La storia
Il caso di Francesco Addeo, arrestato e processato per errore assolto dopo 20 anni

La ministra della Giustizia Marta Cartabia ha detto che «sta diventando quasi un luogo comune». Parlava del problema della «lentezza e farraginosità dei processi». «Un problema risalente nel tempo e stratificato». Su quest’ultima definizione non si può che concordare, sulla prima, quella del luogo comune, ci sono delle riserve. Perché la realtà è sotto gli occhi di tutti.
«Stiamo gettando le basi perché un’inversione di rotta possa avvenire presto – ha aggiunto la ministra -. Passi importanti sono stati compiuti e sono le fondamenta di un edificio che è tutto da costruire». La speranza, si sa, è l’ultima a morire. Intanto nelle aule di giustizia continuano a trascinarsi processi che durano anni e fuori da quelle aule continuano a esserci vite costrette a rimettere insieme alla buona i cocci di inchieste nate da errori o sviste dei magistrati. E la ministra Cartabia, nel discorso ai dipendenti del ministero della Giustizia che ha voluto incontrare per portare i suoi auguri di buon Natale, ha citato anche la storia di un professore di Napoli che chiedeva di tornare a vedere i suoi alunni dopo un processo durato 20 anni e terminato con una sentenza di assoluzione. «Dietro ogni lettera che arriva al ministero ci sono sempre singole persone, vite in carne e ossa, persone che ci affidano le loro storie e difficoltà» ha sottolineato la ministra parlando raccontando di essere stata «enormemente colpita» da alcuni incontri. Tra questi, quello con il professore napoletano sotto processo per vent’anni prima dell’assoluzione.

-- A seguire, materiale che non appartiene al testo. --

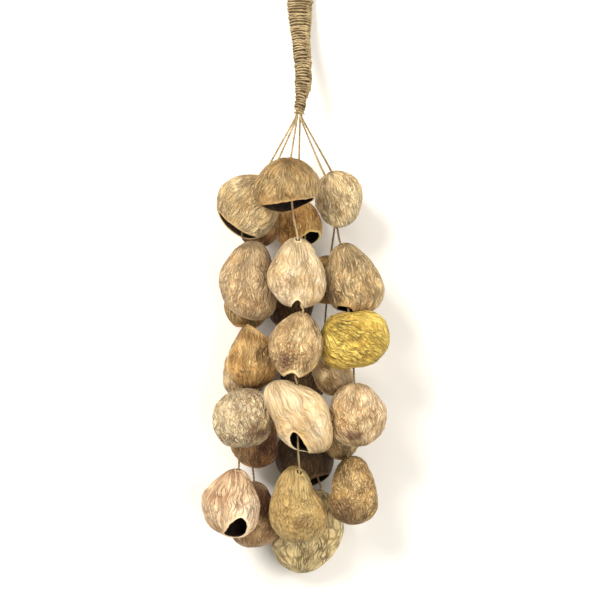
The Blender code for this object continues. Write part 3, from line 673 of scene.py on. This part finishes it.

Quell’uomo si chiama Francesco Addeo. Oggi ha ottant’anni, e dopo aver combattuto a lungo con una cattiva giustizia adesso combatte con i problemi di salute, ha subìto un trapianto di fegato e forse dovrà fare un altro intervento. Per superare il trauma della gogna mediatica e giudiziaria scrive le sue memorie e coltiva nel cuore il sogno di rincontrare i suoi studenti, quelli che il 23 marzo 2001 fu costretto ad abbandonare perché i magistrati, credendo alle dichiarazioni di due imprenditori detenuti da tempo e che a seguito delle loro dichiarazioni sul docente ottennero gli arresti domiciliari, lo fecero arrestare. Addeo era allora capo del Cnr di Avellino, ordinario alla facoltà di Agraria della Federico II, direttore di centri di ricerca a Lodi e In Corsica, considerato non solo in Italia uno dei maggiori esperti nelle produzioni lattiero casearie.
Lo accusavano di essersi prestato a certificare la bontà di un burro non genuino da vendere sul mercato francese. Un’accusa che lo costrinse a vivere da recluso in una cella per quattro mesi, ai domiciliari per altri due e poi attendere anni il processo. In primo grado fu assolto da tutti i reati fine e condannato per il solo concorso in associazione semplice. Una sentenza che in Appello lasciò i giudici «sconcertati»: «Il Tribunale si lascia trascinare da considerazioni e descrizioni non di fatti concreti ma di contorni, immagini, impostazioni di rapporti e così via». Di qui l’assoluzione, che ha riportato giustizia ma non ha cancellato il dolore.